Mix it up! Many newsletters mix their style and tone based on what the article needs to convey. For example the newsletter could include a casual letter from the editor written in the first person. It could also include a more formal letter from management as well as a case study written in a friendly Q&A style, with personal fun questions mixed in.
Step 2: Select relevant images to accompany articles In today’s inbox it is quite possible that your email will be viewed with images off. But don’t stop using images – they’re an important part of adding interest to the article, getting attention and engaging with your readers. Here are some tips for using images:
Pick images that compliment the article and draw the readers into the article; don’t forget to use images that match the tone and style of your articles.
Take care not to populate your newsletter with only stock images. If you do use them, select ones that highlight the actual meaning of the content.

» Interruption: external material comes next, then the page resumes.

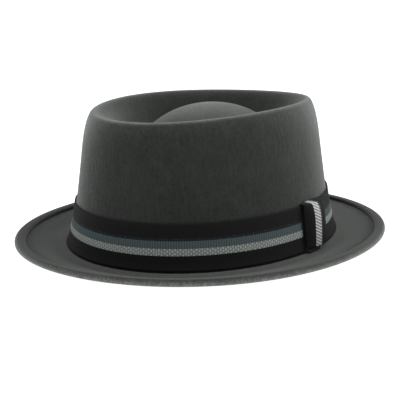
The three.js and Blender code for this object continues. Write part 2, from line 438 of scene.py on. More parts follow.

Your article should include a reference to any photos – noting details about the photo and who appears in it. This lets readers know what they’re missing and encourages them to turn on the images.
Fill in the alt tag with a short description of the image, and also give your image a name that is relevant (such as companypicnic.jpg). This will inform people of what the image is, should they have images turned off.
Step 3: Make content scannable In writing and assembling your newsletter, remember people scan emails and make decisions in seconds whether to engage (click) or not. To encourage engagement with your content:
Write and lay out your articles so they are easy to scan. Try to stay within 25-50 word paragraphs, otherwise the text will appear dense and can’t be scanned.
Make use of bullet points, italics and white space to draw attention to the most important takeaways in your article.
Use your synopsis or summary as an opportunity to sell the sizzle of the article, which turns into a click to read the full article. Keep it brief - under 45 words, and avoid simply copying and pasting the first paragraph of the article as the summary.
Make the most of article titles to help guide your reader to the summary – which will lead them to ‘read more.’
Step 4: Check grammar and spelling Don’t forget to spell check and grammar check. This is an important element of creating trust and branding with your readers, you want to come across as professional. Your sign off process should include:
Create your copy in a word document, and use the spelling and grammar checker to catch misspellings.
Print off a copy of the article. Reading an article in this way can help you spot grammar and spelling that might not be spotted from a screen. (A tip that works in catching those illusive errors – read your article backwards.)
Ask someone outside of your team to read the article - a fresh pair of eyes will spot things that you don’t see any more.